┌──

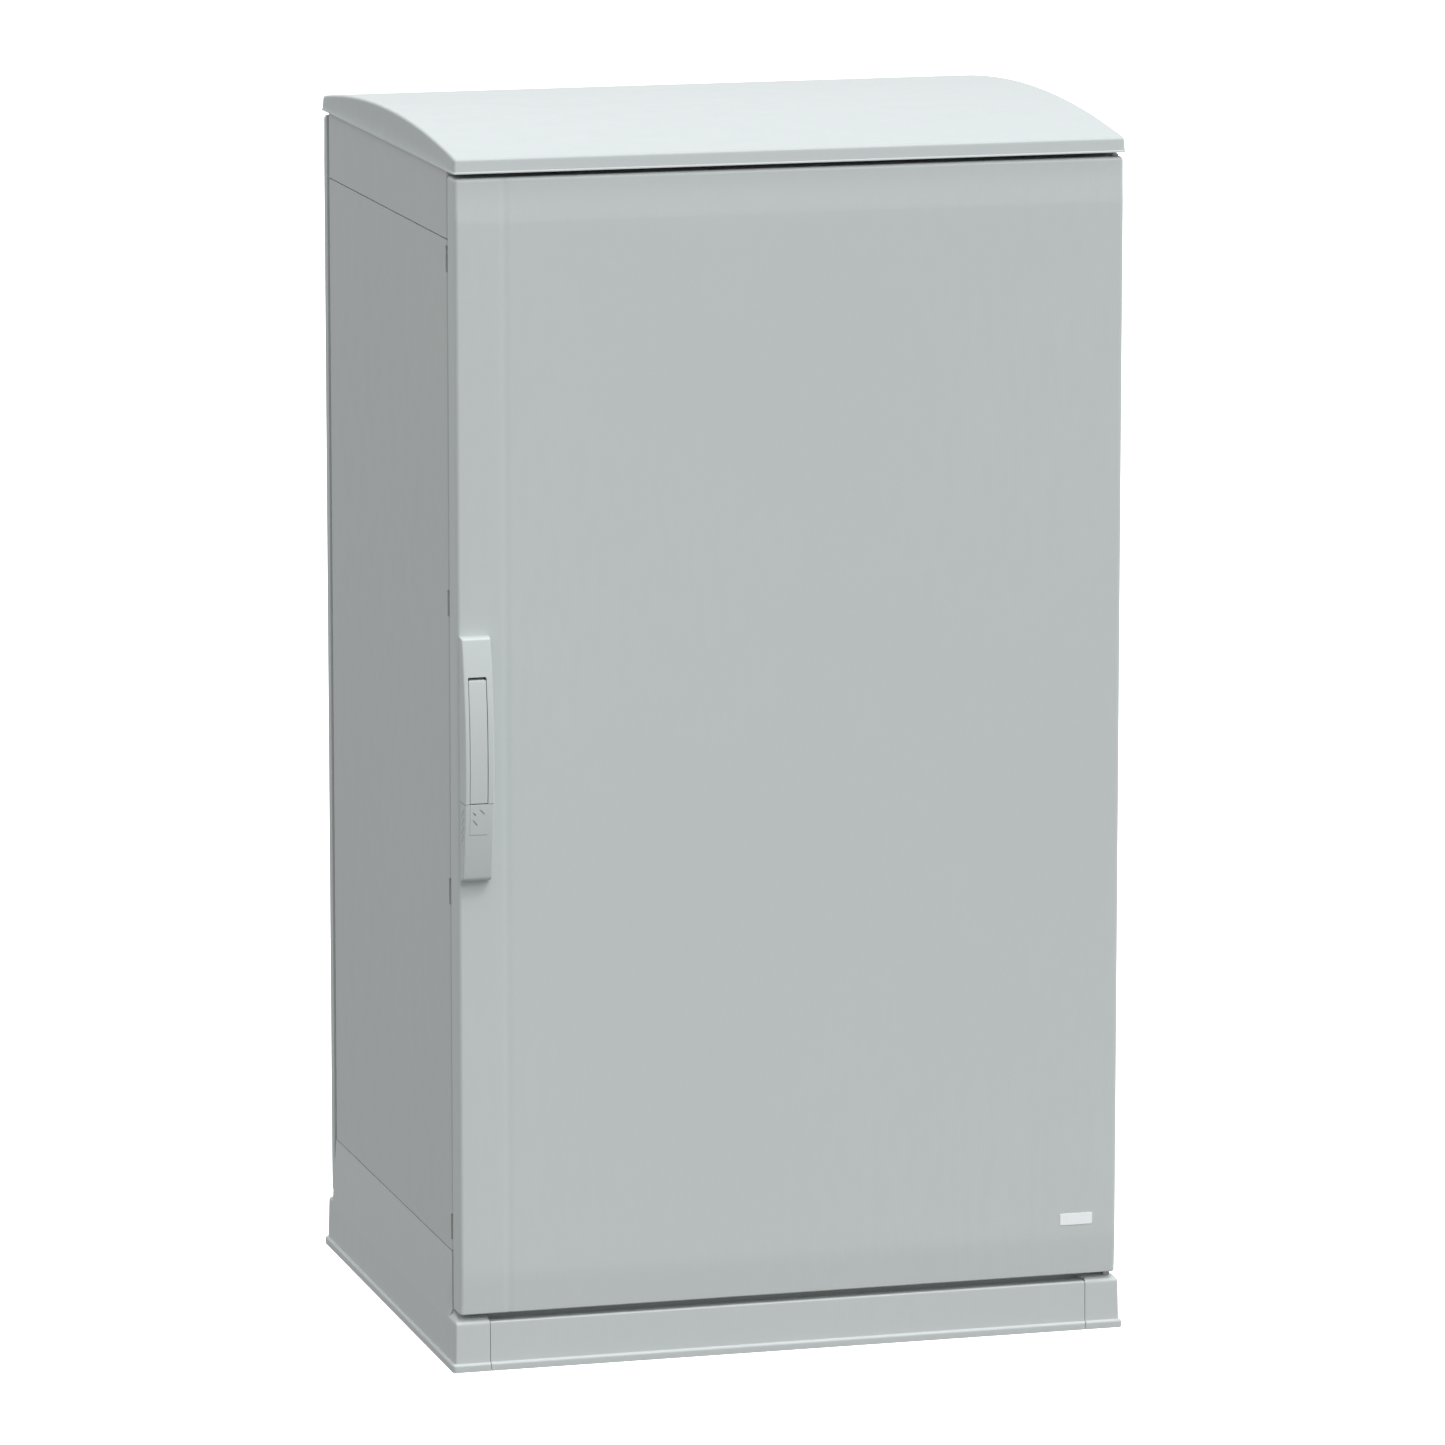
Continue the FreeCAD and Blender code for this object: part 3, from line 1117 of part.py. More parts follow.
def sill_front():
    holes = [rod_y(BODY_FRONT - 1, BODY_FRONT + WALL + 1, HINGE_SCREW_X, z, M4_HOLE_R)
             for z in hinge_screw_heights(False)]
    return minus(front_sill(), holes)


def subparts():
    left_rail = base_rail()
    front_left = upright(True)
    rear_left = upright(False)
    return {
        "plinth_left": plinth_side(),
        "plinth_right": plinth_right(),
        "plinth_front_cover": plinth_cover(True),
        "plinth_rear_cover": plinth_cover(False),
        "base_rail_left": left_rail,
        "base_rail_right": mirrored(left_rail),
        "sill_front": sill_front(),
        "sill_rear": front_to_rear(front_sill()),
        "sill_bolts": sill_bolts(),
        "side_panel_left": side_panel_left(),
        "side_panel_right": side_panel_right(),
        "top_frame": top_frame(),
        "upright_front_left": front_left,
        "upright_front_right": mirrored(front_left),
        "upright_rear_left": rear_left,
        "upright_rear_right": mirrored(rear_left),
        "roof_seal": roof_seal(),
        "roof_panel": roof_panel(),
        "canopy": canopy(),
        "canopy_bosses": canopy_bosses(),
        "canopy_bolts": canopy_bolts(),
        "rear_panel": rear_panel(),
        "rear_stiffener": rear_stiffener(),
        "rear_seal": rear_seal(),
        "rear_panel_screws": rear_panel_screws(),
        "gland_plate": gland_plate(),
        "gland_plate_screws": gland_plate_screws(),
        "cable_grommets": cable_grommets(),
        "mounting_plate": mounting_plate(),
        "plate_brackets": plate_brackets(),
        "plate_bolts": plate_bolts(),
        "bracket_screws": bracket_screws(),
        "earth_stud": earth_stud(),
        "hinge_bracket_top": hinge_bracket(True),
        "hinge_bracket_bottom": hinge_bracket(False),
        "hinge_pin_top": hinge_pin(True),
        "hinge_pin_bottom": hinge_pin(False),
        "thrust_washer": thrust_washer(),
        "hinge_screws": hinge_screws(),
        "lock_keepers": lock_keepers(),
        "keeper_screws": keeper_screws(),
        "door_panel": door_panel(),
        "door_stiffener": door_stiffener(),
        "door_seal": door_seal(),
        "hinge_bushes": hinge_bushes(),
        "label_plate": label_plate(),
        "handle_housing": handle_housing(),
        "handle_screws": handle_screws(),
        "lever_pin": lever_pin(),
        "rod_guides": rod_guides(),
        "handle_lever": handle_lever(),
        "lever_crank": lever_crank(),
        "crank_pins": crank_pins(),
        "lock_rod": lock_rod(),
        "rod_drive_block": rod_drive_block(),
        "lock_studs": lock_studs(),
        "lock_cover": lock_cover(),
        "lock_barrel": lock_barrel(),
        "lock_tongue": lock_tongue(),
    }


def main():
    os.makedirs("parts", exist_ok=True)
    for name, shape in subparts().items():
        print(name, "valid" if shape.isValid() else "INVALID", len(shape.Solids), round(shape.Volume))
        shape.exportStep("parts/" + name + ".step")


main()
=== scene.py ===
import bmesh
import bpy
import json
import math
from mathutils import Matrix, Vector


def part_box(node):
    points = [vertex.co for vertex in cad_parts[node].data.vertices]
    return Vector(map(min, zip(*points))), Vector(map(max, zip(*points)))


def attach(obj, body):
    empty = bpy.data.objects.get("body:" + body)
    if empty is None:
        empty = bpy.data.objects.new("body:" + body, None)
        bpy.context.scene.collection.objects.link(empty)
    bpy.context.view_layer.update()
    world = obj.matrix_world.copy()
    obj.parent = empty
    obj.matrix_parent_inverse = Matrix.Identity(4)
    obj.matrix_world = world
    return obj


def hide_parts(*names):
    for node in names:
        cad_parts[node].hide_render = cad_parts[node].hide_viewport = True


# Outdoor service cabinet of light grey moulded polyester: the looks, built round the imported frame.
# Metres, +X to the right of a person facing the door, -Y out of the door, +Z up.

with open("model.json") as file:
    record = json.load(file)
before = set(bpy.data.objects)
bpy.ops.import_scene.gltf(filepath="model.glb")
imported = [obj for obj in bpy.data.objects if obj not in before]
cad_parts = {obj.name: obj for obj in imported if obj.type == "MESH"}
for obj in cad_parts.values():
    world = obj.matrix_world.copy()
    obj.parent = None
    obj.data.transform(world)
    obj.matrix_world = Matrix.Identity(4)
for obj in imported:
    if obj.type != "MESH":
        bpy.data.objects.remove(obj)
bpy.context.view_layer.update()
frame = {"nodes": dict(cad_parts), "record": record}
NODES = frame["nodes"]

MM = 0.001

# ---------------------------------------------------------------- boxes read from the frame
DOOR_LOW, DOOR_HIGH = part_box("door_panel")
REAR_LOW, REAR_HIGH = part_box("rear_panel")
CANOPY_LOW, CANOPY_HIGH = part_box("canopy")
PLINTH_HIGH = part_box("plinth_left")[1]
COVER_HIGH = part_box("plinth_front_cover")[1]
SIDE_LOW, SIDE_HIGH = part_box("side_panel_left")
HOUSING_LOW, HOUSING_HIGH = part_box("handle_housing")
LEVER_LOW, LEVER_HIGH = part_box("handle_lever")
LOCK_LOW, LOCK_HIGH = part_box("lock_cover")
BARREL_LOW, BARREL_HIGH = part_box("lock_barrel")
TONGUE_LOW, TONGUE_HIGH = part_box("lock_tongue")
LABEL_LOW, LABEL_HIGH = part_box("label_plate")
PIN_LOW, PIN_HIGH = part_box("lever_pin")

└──

*DIRECTION*:
Word for word, write out all of the data above.

*TASK OUTPUT*:
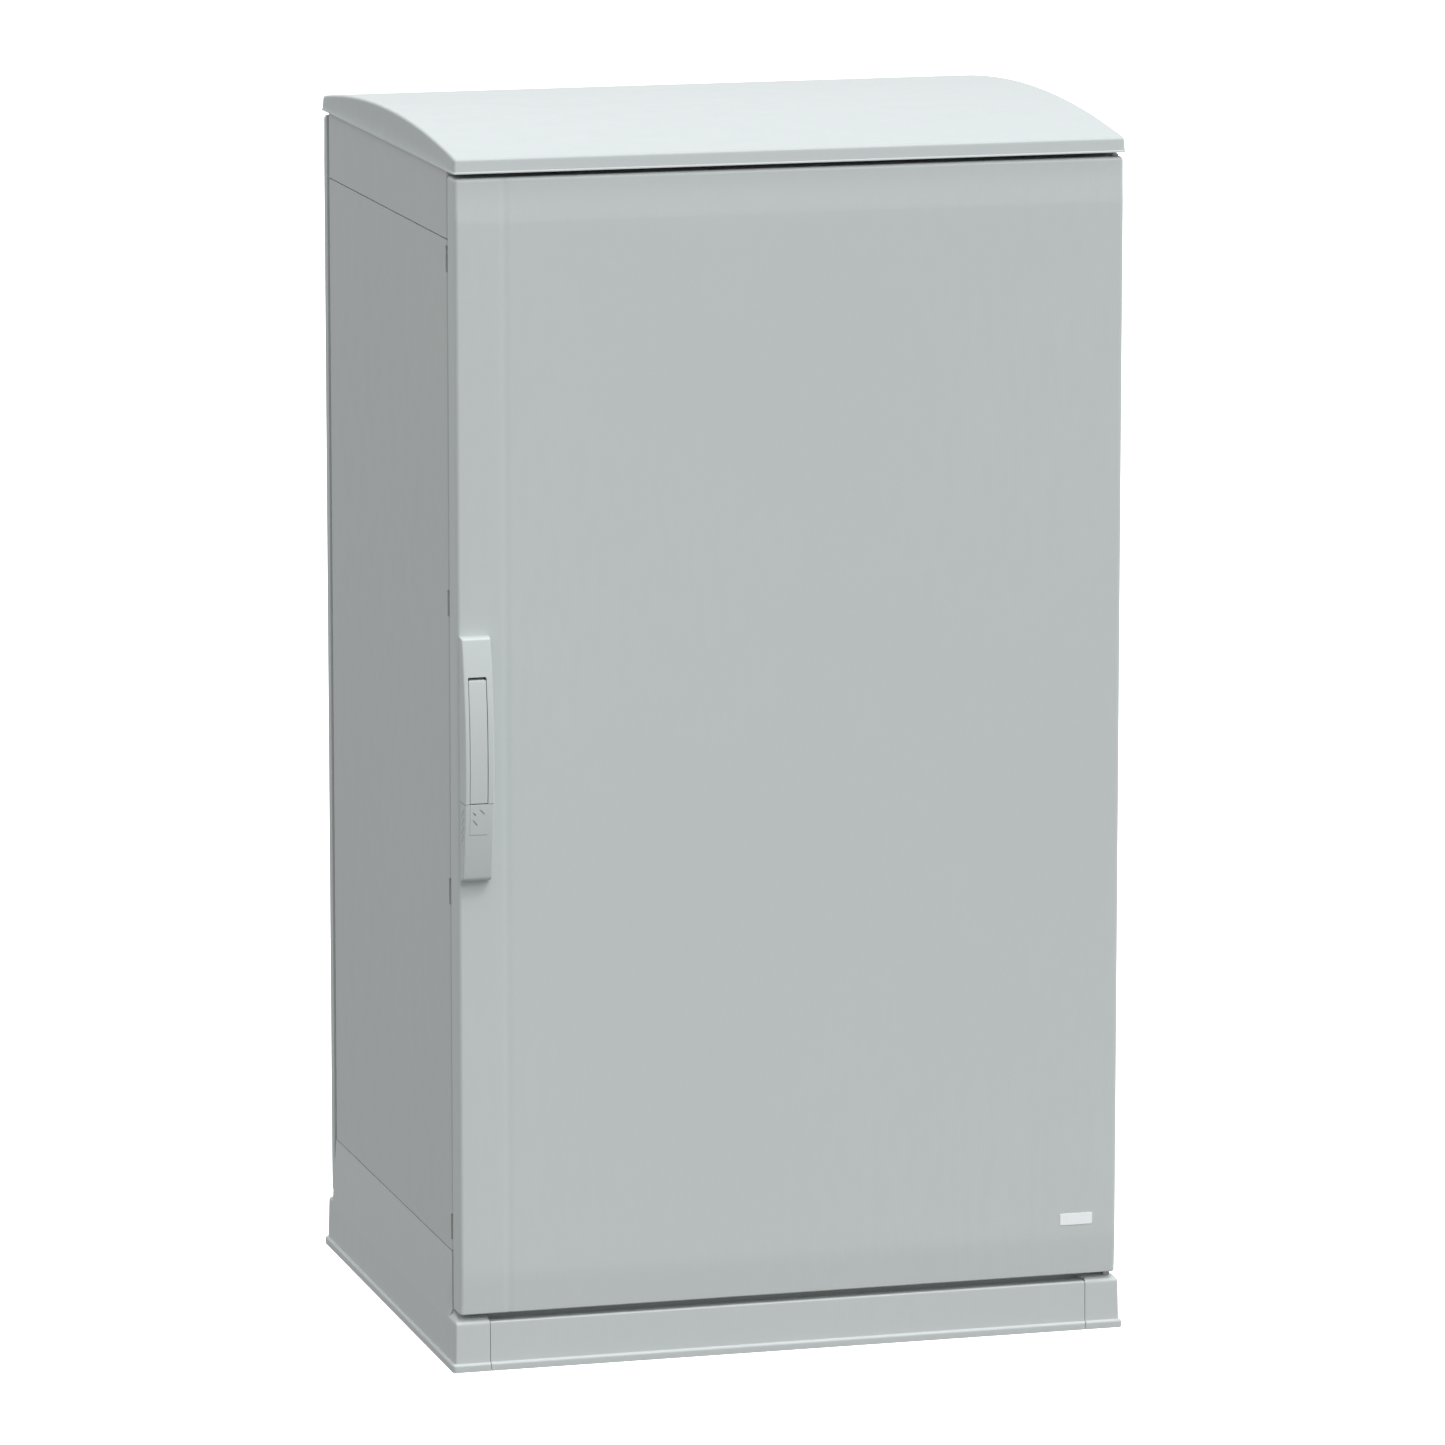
Continue the FreeCAD and Blender code for this object: part 3, from line 1117 of part.py. More parts follow.
def sill_front():
    holes = [rod_y(BODY_FRONT - 1, BODY_FRONT + WALL + 1, HINGE_SCREW_X, z, M4_HOLE_R)
             for z in hinge_screw_heights(False)]
    return minus(front_sill(), holes)


def subparts():
    left_rail = base_rail()
    front_left = upright(True)
    rear_left = upright(False)
    return {
        "plinth_left": plinth_side(),
        "plinth_right": plinth_right(),
        "plinth_front_cover": plinth_cover(True),
        "plinth_rear_cover": plinth_cover(False),
        "base_rail_left": left_rail,
        "base_rail_right": mirrored(left_rail),
        "sill_front": sill_front(),
        "sill_rear": front_to_rear(front_sill()),
        "sill_bolts": sill_bolts(),
        "side_panel_left": side_panel_left(),
        "side_panel_right": side_panel_right(),
        "top_frame": top_frame(),
        "upright_front_left": front_left,
        "upright_front_right": mirrored(front_left),
        "upright_rear_left": rear_left,
        "upright_rear_right": mirrored(rear_left),
        "roof_seal": roof_seal(),
        "roof_panel": roof_panel(),
        "canopy": canopy(),
        "canopy_bosses": canopy_bosses(),
        "canopy_bolts": canopy_bolts(),
        "rear_panel": rear_panel(),
        "rear_stiffener": rear_stiffener(),
        "rear_seal": rear_seal(),
        "rear_panel_screws": rear_panel_screws(),
        "gland_plate": gland_plate(),
        "gland_plate_screws": gland_plate_screws(),
        "cable_grommets": cable_grommets(),
        "mounting_plate": mounting_plate(),
        "plate_brackets": plate_brackets(),
        "plate_bolts": plate_bolts(),
        "bracket_screws": bracket_screws(),
        "earth_stud": earth_stud(),
        "hinge_bracket_top": hinge_bracket(True),
        "hinge_bracket_bottom": hinge_bracket(False),
        "hinge_pin_top": hinge_pin(True),
        "hinge_pin_bottom": hinge_pin(False),
        "thrust_washer": thrust_washer(),
        "hinge_screws": hinge_screws(),
        "lock_keepers": lock_keepers(),
        "keeper_screws": keeper_screws(),
        "door_panel": door_panel(),
        "door_stiffener": door_stiffener(),
        "door_seal": door_seal(),
        "hinge_bushes": hinge_bushes(),
        "label_plate": label_plate(),
        "handle_housing": handle_housing(),
        "handle_screws": handle_screws(),
        "lever_pin": lever_pin(),
        "rod_guides": rod_guides(),
        "handle_lever": handle_lever(),
        "lever_crank": lever_crank(),
        "crank_pins": crank_pins(),
        "lock_rod": lock_rod(),
        "rod_drive_block": rod_drive_block(),
        "lock_studs": lock_studs(),
        "lock_cover": lock_cover(),
        "lock_barrel": lock_barrel(),
        "lock_tongue": lock_tongue(),
    }


def main():
    os.makedirs("parts", exist_ok=True)
    for name, shape in subparts().items():
        print(name, "valid" if shape.isValid() else "INVALID", len(shape.Solids), round(shape.Volume))
        shape.exportStep("parts/" + name + ".step")


main()
=== scene.py ===
import bmesh
import bpy
import json
import math
from mathutils import Matrix, Vector


def part_box(node):
    points = [vertex.co for vertex in cad_parts[node].data.vertices]
    return Vector(map(min, zip(*points))), Vector(map(max, zip(*points)))


def attach(obj, body):
    empty = bpy.data.objects.get("body:" + body)
    if empty is None:
        empty = bpy.data.objects.new("body:" + body, None)
        bpy.context.scene.collection.objects.link(empty)
    bpy.context.view_layer.update()
    world = obj.matrix_world.copy()
    obj.parent = empty
    obj.matrix_parent_inverse = Matrix.Identity(4)
    obj.matrix_world = world
    return obj


def hide_parts(*names):
    for node in names:
        cad_parts[node].hide_render = cad_parts[node].hide_viewport = True


# Outdoor service cabinet of light grey moulded polyester: the looks, built round the imported frame.
# Metres, +X to the right of a person facing the door, -Y out of the door, +Z up.

with open("model.json") as file:
    record = json.load(file)
before = set(bpy.data.objects)
bpy.ops.import_scene.gltf(filepath="model.glb")
imported = [obj for obj in bpy.data.objects if obj not in before]
cad_parts = {obj.name: obj for obj in imported if obj.type == "MESH"}
for obj in cad_parts.values():
    world = obj.matrix_world.copy()
    obj.parent = None
    obj.data.transform(world)
    obj.matrix_world = Matrix.Identity(4)
for obj in imported:
    if obj.type != "MESH":
        bpy.data.objects.remove(obj)
bpy.context.view_layer.update()
frame = {"nodes": dict(cad_parts), "record": record}
NODES = frame["nodes"]

MM = 0.001

# ---------------------------------------------------------------- boxes read from the frame
DOOR_LOW, DOOR_HIGH = part_box("door_panel")
REAR_LOW, REAR_HIGH = part_box("rear_panel")
CANOPY_LOW, CANOPY_HIGH = part_box("canopy")
PLINTH_HIGH = part_box("plinth_left")[1]
COVER_HIGH = part_box("plinth_front_cover")[1]
SIDE_LOW, SIDE_HIGH = part_box("side_panel_left")
HOUSING_LOW, HOUSING_HIGH = part_box("handle_housing")
LEVER_LOW, LEVER_HIGH = part_box("handle_lever")
LOCK_LOW, LOCK_HIGH = part_box("lock_cover")
BARREL_LOW, BARREL_HIGH = part_box("lock_barrel")
TONGUE_LOW, TONGUE_HIGH = part_box("lock_tongue")
LABEL_LOW, LABEL_HIGH = part_box("label_plate")
PIN_LOW, PIN_HIGH = part_box("lever_pin")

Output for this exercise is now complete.